Oil Hedging & Arrears
The low oil price environment provided Egypt with great importing opportunities as Egypt is both an importing and an exporting country. Minister of Finance, Mohamed Maait, previously stated that the country has secured enough amount of crude oil during the FY 2020/21. No further information was announced, but the minister stated that Egypt has managed to double its oil hedges as a precautionary measure against the possible increase of oil prices, ensuring that the country now has enough oil stock until June 30, 2021.
Despite the economic challenges and their tolls, Egypt managed to continue paying its due arrears to international oil companies (IOCs). In 2020, arrears to IOCs fell by 5.5% to reach $850 million by June, taking into consideration that it reached $900 million by the end of 2019.

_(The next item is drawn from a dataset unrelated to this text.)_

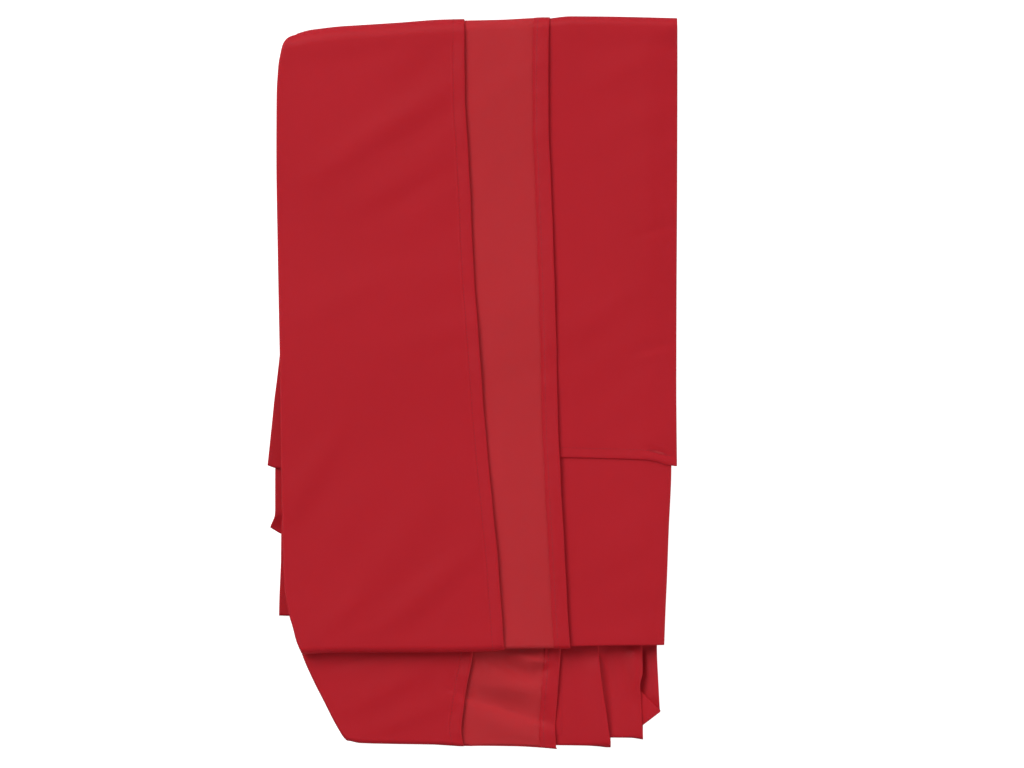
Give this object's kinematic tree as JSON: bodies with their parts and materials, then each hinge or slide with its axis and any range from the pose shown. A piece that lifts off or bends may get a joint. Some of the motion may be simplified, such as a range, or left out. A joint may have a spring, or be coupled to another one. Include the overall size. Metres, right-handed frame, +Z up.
{
  "type": "kayak spray skirt",
  "caption": "Spray skirt of coated cloth with turned, stitched hems, folded flat; the upper packet opens about the fold at the top edge.",
  "frame": {"origin": "middle of the bundle's footprint, on the surface that it lies on", "axes": "+Z up off the surface, +Y towards the fold that joins the two packets, +X towards the crease of the right end leaf"},
  "size_m": [0.3764, 0.6735, 0.0282],
  "materials": {
    "cloth_face": "satin coated weave",
    "cloth_reverse": "matt uncoated weave",
    "thread": "matt thread"
  },
  "bodies": {
    "base_packet": {"back_hem": "cloth_face", "back_inner_leaf": "cloth_face", "back_leaf": "cloth_face", "back_reverse_hem": "cloth_face", "back_reverse_leaf": "cloth_reverse", "back_right_leaf": "cloth_face", "end_fold_inner": "cloth_face", "end_fold_outer": "cloth_face", "left_tuck_lower": "cloth_face", "left_tuck_middle": "cloth_face", "left_tuck_upper": "cloth_face", "lower_front_hem": "cloth_face", "lower_front_leaf": "cloth_face", "lower_front_stitching": "thread", "lower_reverse_hem": "cloth_face", "lower_reverse_leaf": "cloth_reverse", "lower_reverse_stitching": "thread", "lower_side_crease": "cloth_face", "pleat_one": "cloth_face", "pleat_three": "cloth_face", "pleat_two": "cloth_face", "top_turn_front": "cloth_face", "top_turn_inner": "cloth_face", "top_turn_reverse": "cloth_face", "top_turn_right": "cloth_face", "tucked_end_leaf": "cloth_face", "turned_corner": "cloth_face"},
    "top_packet": {"bottom_fold_inner": "cloth_face", "bottom_fold_outer": "cloth_face", "front_leaf": "cloth_face", "front_leaf_hem": "cloth_face", "front_leaf_stitching": "thread", "reverse_leaf": "cloth_reverse", "reverse_leaf_hem": "cloth_face", "reverse_leaf_stitching": "thread", "right_crease": "cloth_face", "right_end_hem": "cloth_face", "right_end_leaf": "cloth_face", "right_end_stitching": "thread", "right_under_leaf": "cloth_face", "side_crease": "cloth_face", "turned_front_hem": "cloth_face", "turned_front_leaf": "cloth_face", "turned_front_stitching": "thread", "turned_reverse_hem": "cloth_face", "turned_reverse_leaf": "cloth_reverse", "turned_reverse_stitching": "thread", "turned_right_leaf": "cloth_face", "turned_side_crease": "cloth_face"}
  },
  "joints": [
    {"name": "top_fold", "type": "hinge", "parent": "base_packet", "child": "top_packet", "pos_m": [0, 0.33075, 0.0141], "axis": [-1, 0, 0], "range_deg": [0, 180], "deforming": ["top_turn_front", "top_turn_inner", "top_turn_reverse", "top_turn_right"]}
  ]
}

Due to the uneven equilibrium of petroleum products supply and demand, trade traffic has shifted dramatically. To balance out the shift, Egypt has made a few attractive changes to its Suez Canal tariffs. In 2020, the Suez Canal Authority (SCA) allowed liquefied petroleum gas (LPG) tankers traveling between West of India ports and the Gulf Coast of the US a discount of 24% on the regular fees. Additionally, tankers traveling to East of Kochi ports to Singapore gained a discount of 60%. Ships that are reaching Singapore ports and their Eastern parts were granted a discount of 75%. As for oil tankers traveling between Latin America from Colombia and ports of Asia from Karachi and its Eastern parts, such tankers were given a discount of 75% from the regular fees. The SCA made such attractive offers to bring in more vessels to the canal that use alternative routes such as the Cape of Good Hope.
All in all, the state and its authorities have shown great effort to maintain the national economy and to patch up the marks of the pandemic.